For flows across surfaces, extrapolation of the spline fits to the data points allows an estimation of the temperature at the surface for comparison with the values registered by the thermocouples. The reasonable agreement between the thermocouple values and estimates from extrapolated LITGS values gives some validation of the calibration method used to account for compositional variations in the flows.

This work illustrates the potential of multi-point LITGS for the study of fluid dynamic problems. The flows used here were nominally laminar but were constructed for the purposes of demonstrating the feasibility of the technique. More carefully designed and constructed flow systems should allow measurements that could be used to validate computational fluid dynamic models of flows. Nonetheless, the data presented here do show qualitatively the effects of flow mixing and boundary layer behaviour.

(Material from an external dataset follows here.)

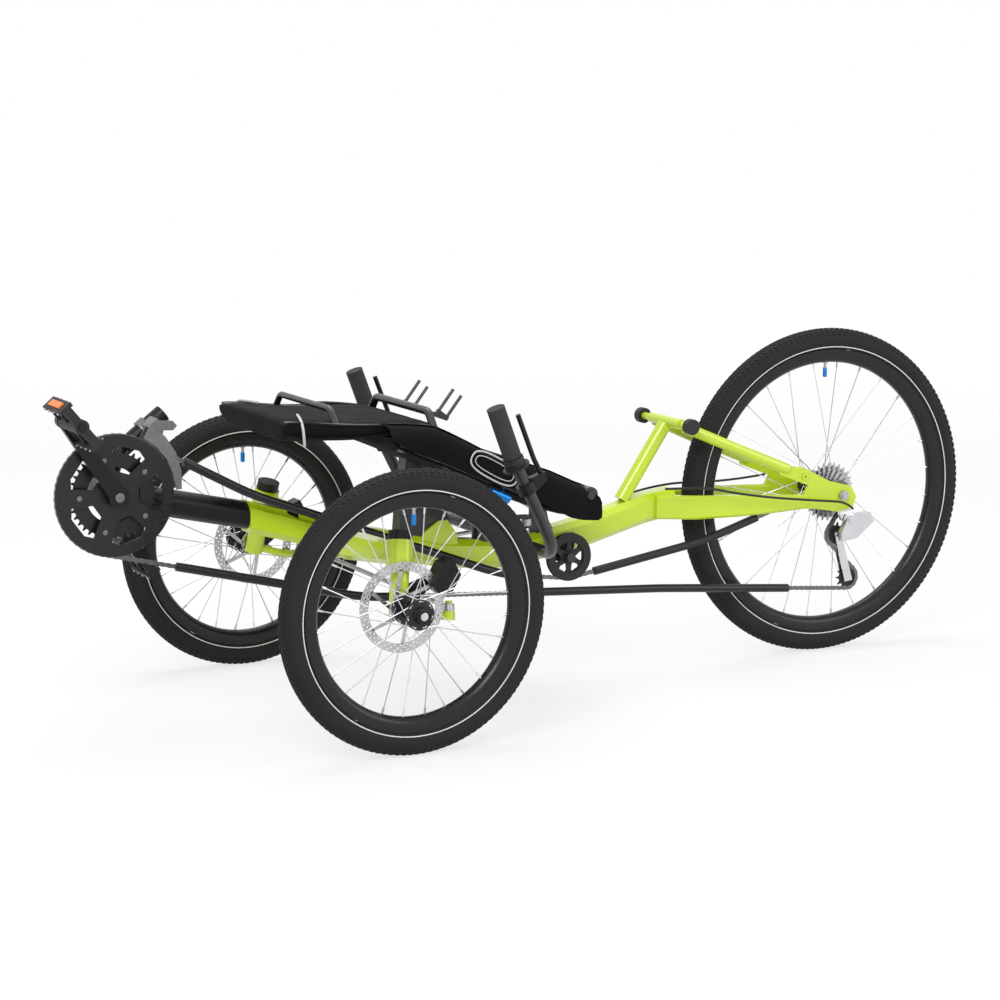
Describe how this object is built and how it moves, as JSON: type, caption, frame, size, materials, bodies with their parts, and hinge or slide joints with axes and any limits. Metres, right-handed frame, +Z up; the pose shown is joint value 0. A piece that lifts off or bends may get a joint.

The ability to measure simultaneously the time-resolved temperature at multiple points, either in a line or on a plane, has potential for applications in internal combustion engines, e.g. for studies of heat release or heat loss to cylinder walls, hypersonic studies in shock tubes or blow-down facilities, e.g. for studies of boundary layer issues or other transient phenomena involving temperature gradients. It should be noted, however, that in circumstances where turbulence leads to inhomogeneous mixtures in the measurement volumes, the concentration of species such as fuels having a value of m/γ differing significantly from that of air should, if possible, be kept to around 1% or less in order to minimize errors arising from compositional variation. Higher concentrations, together with a calibration method, were used in the present work in order to demonstrate the principle of the technique more clearly.